(CAD and scene scripts)
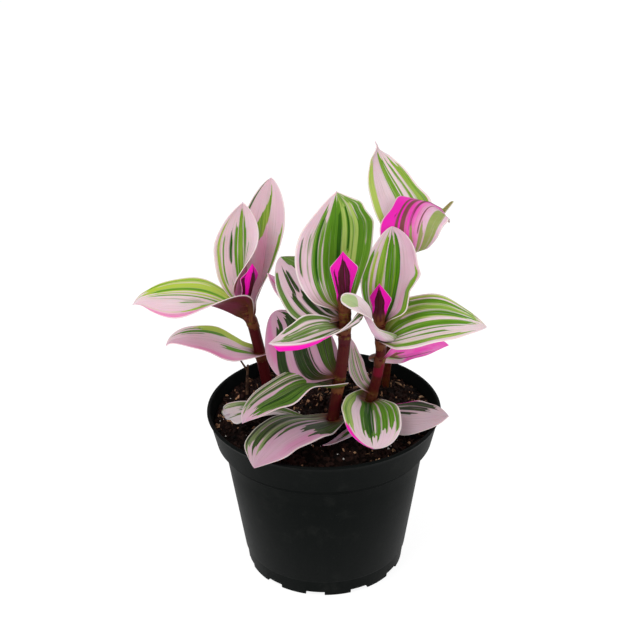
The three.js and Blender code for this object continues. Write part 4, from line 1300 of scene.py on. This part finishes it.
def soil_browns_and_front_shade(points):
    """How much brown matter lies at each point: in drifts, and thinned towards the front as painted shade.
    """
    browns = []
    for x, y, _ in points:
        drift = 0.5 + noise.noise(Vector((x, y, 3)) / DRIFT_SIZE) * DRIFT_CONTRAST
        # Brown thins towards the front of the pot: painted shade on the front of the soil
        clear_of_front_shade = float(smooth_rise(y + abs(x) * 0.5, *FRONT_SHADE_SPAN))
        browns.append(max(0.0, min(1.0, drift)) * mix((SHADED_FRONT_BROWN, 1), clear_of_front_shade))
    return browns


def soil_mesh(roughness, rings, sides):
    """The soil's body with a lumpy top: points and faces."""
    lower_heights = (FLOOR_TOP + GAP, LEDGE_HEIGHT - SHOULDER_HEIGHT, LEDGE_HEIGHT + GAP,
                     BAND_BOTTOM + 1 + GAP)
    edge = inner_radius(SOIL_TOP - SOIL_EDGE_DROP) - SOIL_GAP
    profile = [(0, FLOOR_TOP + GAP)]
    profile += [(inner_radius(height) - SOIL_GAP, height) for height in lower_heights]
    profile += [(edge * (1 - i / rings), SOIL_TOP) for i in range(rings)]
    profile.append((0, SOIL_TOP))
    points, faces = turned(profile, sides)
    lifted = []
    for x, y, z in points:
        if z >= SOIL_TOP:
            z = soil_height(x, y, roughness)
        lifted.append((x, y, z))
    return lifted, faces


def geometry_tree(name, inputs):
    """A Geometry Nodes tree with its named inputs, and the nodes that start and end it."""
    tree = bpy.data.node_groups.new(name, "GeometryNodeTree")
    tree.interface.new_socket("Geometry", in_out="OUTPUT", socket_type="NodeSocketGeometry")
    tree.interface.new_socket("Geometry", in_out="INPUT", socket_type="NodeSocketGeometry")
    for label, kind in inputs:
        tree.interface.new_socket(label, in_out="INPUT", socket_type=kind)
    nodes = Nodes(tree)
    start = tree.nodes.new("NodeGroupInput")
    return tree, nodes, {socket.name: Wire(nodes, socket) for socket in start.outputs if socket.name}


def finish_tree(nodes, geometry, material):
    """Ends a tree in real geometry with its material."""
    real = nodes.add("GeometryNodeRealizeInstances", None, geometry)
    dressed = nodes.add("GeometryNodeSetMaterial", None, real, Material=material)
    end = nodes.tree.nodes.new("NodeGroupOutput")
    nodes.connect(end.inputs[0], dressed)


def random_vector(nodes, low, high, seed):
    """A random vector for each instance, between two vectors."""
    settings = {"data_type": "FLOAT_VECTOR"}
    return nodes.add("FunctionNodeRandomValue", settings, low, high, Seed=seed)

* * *

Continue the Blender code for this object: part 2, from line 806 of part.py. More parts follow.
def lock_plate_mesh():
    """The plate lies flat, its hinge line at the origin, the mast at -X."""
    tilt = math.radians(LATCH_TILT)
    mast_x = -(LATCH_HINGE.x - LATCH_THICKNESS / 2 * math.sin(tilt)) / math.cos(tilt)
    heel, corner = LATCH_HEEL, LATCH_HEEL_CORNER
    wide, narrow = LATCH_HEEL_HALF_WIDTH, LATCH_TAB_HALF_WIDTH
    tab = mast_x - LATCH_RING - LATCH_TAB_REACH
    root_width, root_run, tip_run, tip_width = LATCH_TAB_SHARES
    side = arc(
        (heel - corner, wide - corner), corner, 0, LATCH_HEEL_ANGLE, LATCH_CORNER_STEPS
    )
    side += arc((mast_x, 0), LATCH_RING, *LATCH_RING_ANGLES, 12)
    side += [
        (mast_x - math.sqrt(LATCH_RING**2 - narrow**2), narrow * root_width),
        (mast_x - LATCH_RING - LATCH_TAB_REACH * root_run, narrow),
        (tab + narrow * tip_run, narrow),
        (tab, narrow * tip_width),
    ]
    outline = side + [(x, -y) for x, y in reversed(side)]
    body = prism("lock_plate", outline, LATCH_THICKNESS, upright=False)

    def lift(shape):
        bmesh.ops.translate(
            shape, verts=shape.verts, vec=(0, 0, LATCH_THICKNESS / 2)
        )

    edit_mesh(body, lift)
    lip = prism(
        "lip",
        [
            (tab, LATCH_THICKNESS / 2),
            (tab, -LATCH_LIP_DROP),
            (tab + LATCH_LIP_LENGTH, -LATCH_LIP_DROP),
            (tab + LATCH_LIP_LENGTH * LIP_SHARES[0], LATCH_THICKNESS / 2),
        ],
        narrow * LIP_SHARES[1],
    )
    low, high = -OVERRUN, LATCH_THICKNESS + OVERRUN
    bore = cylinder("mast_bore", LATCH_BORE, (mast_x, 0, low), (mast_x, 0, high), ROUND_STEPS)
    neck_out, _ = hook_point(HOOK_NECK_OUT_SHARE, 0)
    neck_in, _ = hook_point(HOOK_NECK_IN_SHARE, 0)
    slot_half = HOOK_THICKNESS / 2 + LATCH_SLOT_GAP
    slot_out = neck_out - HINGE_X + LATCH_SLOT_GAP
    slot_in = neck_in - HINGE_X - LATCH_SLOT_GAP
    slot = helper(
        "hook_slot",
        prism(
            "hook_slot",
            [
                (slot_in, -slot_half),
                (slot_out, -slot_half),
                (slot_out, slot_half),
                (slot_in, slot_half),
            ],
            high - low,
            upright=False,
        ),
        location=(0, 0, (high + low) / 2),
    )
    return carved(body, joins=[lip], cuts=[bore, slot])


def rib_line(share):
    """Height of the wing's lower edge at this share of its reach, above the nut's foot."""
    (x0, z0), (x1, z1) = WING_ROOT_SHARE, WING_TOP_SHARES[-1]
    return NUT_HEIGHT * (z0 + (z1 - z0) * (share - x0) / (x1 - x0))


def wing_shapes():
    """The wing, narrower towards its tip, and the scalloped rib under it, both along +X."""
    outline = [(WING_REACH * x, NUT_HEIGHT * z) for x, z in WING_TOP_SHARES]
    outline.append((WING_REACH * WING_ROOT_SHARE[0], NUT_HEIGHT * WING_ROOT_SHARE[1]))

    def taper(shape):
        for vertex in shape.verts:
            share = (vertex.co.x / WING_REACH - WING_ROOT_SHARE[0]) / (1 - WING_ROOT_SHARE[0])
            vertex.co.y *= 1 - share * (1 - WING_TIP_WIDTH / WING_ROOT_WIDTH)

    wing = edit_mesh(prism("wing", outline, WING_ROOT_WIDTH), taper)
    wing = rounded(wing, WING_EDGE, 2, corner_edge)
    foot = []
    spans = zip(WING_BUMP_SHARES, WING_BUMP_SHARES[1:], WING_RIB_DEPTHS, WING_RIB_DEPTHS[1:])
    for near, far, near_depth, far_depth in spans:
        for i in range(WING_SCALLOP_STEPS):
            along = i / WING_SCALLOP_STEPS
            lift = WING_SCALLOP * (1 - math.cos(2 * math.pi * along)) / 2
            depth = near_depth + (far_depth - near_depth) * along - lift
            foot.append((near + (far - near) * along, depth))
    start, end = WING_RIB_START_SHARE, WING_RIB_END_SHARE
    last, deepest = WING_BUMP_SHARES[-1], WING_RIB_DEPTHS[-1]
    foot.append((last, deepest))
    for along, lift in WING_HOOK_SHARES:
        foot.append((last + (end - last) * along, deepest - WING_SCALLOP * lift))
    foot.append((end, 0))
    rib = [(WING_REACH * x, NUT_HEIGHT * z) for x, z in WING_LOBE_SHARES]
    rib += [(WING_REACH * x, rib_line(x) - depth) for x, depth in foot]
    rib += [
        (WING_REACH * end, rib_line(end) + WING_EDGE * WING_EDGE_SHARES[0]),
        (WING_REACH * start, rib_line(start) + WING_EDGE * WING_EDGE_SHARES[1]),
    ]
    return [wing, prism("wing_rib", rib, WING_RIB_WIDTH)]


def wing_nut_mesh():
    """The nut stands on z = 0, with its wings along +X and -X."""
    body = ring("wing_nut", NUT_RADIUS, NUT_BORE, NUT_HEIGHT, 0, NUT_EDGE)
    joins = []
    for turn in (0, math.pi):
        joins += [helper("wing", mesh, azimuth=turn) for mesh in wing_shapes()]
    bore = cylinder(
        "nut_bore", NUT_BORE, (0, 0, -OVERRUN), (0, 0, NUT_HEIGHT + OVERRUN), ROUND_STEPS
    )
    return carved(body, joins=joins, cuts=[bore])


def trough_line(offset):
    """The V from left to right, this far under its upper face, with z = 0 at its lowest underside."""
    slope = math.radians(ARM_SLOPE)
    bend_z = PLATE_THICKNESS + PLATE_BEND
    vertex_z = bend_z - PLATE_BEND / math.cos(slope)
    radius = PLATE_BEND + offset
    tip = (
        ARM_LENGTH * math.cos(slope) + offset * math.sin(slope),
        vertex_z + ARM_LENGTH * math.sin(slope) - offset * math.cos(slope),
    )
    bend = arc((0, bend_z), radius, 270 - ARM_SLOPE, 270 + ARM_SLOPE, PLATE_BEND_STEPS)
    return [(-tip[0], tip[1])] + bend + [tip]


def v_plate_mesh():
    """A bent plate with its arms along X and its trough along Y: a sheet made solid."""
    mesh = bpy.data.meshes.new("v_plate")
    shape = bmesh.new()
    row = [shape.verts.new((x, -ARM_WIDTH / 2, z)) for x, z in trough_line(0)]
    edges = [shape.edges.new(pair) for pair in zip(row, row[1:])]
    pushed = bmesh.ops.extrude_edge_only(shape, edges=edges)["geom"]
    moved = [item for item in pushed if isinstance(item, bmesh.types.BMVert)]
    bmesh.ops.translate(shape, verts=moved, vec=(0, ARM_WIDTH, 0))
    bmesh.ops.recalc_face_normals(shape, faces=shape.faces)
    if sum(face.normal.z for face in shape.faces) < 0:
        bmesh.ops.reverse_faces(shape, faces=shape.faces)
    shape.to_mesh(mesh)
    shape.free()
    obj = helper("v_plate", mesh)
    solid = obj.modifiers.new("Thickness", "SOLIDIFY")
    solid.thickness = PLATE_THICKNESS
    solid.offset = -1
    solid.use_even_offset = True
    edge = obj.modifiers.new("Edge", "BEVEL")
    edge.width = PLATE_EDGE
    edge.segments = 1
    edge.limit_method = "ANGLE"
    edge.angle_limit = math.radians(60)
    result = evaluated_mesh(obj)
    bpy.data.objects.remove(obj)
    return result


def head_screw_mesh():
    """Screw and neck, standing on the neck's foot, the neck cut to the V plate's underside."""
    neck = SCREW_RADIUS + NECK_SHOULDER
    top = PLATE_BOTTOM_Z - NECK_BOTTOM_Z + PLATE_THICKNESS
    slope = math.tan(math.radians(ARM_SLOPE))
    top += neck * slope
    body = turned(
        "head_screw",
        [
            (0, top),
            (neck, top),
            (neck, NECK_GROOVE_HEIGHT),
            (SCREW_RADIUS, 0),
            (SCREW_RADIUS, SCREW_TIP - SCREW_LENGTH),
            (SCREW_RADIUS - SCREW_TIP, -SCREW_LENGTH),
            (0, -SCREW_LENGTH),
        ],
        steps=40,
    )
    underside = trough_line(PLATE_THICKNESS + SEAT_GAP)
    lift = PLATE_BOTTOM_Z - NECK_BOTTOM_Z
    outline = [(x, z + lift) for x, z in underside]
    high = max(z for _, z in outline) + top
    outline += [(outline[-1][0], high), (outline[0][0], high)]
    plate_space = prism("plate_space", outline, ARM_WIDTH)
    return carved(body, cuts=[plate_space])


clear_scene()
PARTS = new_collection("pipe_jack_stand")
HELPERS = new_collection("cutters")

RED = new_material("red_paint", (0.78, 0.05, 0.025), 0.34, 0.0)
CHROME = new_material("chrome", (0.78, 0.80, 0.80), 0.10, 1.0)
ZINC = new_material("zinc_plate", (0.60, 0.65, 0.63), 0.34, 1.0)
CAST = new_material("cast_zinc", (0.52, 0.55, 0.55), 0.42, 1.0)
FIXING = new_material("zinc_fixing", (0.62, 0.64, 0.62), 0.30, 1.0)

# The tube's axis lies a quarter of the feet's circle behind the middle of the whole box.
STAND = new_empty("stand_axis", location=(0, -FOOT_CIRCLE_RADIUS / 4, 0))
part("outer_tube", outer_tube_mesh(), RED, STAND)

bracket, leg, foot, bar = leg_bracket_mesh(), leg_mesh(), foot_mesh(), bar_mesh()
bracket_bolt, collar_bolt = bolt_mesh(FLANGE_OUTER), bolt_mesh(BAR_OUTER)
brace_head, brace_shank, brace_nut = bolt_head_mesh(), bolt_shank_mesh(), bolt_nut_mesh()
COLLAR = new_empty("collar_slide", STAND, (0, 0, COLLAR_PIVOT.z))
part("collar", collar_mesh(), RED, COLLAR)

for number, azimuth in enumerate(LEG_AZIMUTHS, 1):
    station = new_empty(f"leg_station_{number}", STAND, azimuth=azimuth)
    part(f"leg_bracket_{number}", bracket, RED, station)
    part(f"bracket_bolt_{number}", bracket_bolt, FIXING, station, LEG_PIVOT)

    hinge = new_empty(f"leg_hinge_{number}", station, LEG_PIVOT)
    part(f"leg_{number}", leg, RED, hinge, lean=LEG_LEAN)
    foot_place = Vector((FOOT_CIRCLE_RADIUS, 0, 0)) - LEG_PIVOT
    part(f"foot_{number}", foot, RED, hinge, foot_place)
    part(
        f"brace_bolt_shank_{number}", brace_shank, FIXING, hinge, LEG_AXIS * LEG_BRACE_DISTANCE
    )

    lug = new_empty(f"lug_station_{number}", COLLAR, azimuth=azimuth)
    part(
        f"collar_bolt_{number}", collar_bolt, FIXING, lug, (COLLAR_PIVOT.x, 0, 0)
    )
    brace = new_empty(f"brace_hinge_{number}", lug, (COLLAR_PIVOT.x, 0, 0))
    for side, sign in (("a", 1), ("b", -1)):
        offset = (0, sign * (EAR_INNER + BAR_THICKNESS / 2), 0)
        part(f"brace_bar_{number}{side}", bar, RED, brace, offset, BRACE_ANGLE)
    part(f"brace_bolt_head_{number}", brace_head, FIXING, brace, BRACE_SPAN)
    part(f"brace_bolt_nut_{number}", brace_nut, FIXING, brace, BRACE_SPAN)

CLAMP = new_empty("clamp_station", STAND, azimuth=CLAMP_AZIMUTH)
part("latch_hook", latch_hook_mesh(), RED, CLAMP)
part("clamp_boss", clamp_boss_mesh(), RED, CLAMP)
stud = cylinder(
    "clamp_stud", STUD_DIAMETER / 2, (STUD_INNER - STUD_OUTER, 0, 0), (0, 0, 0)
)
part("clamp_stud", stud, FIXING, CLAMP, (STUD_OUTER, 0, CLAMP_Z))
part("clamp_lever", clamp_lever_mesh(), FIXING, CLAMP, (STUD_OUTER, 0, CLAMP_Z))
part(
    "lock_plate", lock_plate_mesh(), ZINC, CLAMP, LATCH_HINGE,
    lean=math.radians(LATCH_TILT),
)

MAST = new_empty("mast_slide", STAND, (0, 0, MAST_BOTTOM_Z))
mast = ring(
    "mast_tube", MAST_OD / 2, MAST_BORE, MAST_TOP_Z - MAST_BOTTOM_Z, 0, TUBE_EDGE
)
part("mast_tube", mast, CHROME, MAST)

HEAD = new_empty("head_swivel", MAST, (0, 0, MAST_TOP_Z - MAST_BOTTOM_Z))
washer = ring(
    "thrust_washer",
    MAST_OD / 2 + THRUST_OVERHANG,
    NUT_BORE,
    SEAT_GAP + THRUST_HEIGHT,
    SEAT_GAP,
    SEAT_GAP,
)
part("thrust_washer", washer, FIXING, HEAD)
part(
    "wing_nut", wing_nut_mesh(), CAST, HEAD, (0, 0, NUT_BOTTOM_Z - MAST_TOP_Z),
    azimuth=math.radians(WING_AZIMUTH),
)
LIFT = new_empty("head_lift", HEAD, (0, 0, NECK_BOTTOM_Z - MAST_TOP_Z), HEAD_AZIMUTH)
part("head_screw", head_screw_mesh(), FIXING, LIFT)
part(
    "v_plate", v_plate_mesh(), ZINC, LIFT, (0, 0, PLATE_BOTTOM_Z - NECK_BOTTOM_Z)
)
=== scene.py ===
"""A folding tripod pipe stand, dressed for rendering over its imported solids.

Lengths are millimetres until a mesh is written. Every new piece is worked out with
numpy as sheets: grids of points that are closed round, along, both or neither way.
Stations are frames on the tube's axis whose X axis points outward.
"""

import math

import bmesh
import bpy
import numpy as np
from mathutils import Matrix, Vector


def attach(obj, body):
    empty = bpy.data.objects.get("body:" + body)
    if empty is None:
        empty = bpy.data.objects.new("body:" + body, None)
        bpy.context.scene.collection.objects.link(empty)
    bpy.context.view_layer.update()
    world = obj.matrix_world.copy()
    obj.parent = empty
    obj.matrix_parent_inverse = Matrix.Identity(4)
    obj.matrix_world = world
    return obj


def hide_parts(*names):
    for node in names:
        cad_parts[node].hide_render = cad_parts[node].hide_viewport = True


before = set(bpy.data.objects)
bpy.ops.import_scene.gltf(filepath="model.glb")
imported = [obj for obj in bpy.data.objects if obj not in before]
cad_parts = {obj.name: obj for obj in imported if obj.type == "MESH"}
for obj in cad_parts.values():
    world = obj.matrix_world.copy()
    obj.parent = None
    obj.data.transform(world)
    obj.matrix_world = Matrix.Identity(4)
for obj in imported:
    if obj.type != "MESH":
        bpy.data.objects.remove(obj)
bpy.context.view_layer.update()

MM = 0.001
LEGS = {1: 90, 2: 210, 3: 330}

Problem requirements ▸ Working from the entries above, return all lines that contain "names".

Exercise solution ▸
def hide_parts(*names):
    for node in names:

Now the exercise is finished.